En Belgique, les hommes du congrès de 1830, moins hantés par les souvenirs de 93 et plus frappés des avantages du régime anglais et américain, ont eu le courage d’inscrire toutes les libertés dans le pacte fondamental, s’interdisant ainsi tout retour offensif contre elles. Les saint-simoniens étant venus ouvrir un club à Bruxelles en 1830, certains défenseurs de la famille, de la religion et de la propriété voulurent s’y opposer. Deux députés catholiques, M. Vilain XIIII et l’abbé Andries, proclamèrent, aux applaudissemens de l’assemblée, qu’il fallait que la liberté fût entière pour toutes les opinions, et le chef de la police promit de la faire respecter. En 1831, des excès eurent lieu dans différentes villes ; quand il s’agit de faire adopter le traité des dix-huit articles, qui devait sauver la Belgique, une association puissante qui avait des ramifications dans tout le pays, une presse déchaînée, les républicains, les orangistes, exaspérés, prêchaient l’insurrection à l’intérieur, la guerre au dehors. Même en ce moment de péril suprême, nul ne réclama des lois répressives. Les gens sensés luttèrent partout avec l’énergie que donne le sentiment de la responsabilité. Au sein du congrès, quelques orateurs, M. Lebeau surtout, parvinrent à changer l’opinion par la puissance de leur parole animée du patriotisme le plus sensé et le plus pur. Le pays fut sauvé, et, en récompense de ces épreuves virilement traversées, il a conservé intact le trésor de ses droits.

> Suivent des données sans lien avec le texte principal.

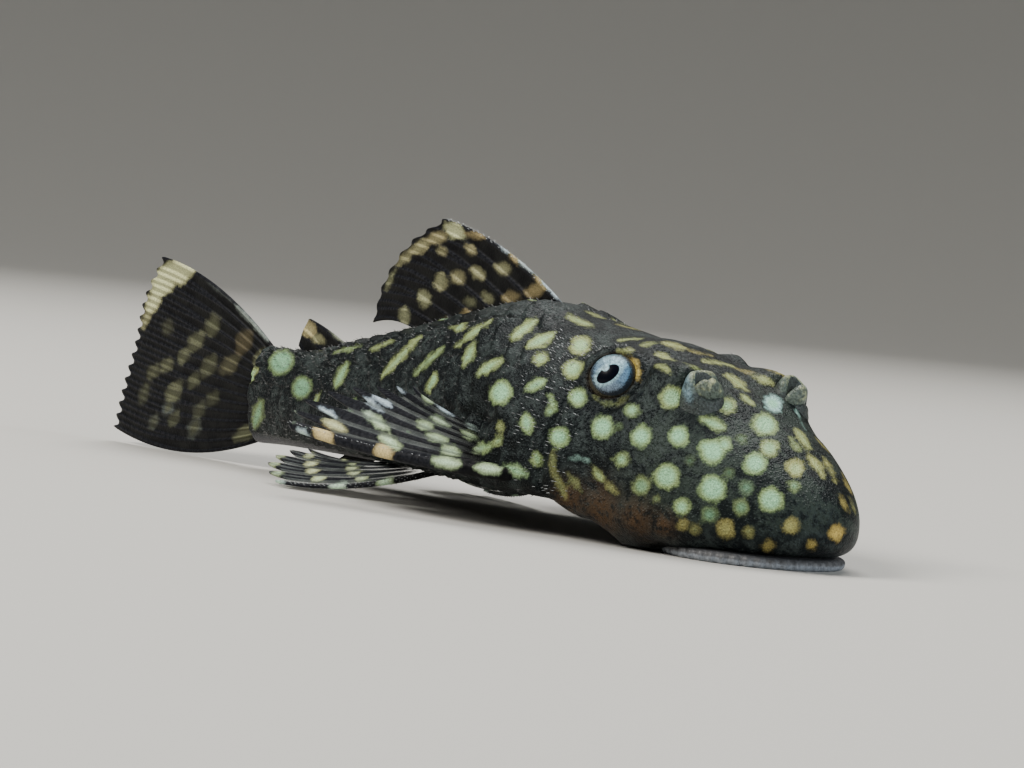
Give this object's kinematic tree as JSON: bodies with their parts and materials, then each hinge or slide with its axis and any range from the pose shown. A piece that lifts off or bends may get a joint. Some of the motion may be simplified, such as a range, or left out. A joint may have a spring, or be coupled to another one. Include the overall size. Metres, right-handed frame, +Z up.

Qu’on se le persuade bien, dans un pays longtemps asservi, la liberté ne peut prendre racine qu’après plusieurs années de troubles et de luttes. Ceux qui en ont été privés ne manquent pas d’en faire d’abord mauvais usage. Si la bourgeoisie ne peut supporter cette crise et demande au gouvernement de rétablir le calme pour rendre aux affaires l’activité habituelle, jamais un régime stable ne pourra s’établir. Bientôt la compression qu’elle a sollicitée la gênera elle-même, et le bras fort qu’elle a invoqué l’irritera. Ses alarmes oubliées, elle se remettra dans l’opposition, et finira par renverser le pouvoir lié de ses terreurs ; puis, l’œuvre de destruction accomplie et le spectre de 93 ou du socialisme se dressant sur les ruines, la panique reprendra, et ce sera à recommencer. Pour échapper à ce cercle vicieux, il faudrait se ceindre les reins et s’apprêter à tout supporter, sauf les attaques à main armée, dont on serait toujours sûr de venir à bout, car, lorsqu’on accorde liberté à tous, nul n’a plus ni droit ni prétexte à employer la violence.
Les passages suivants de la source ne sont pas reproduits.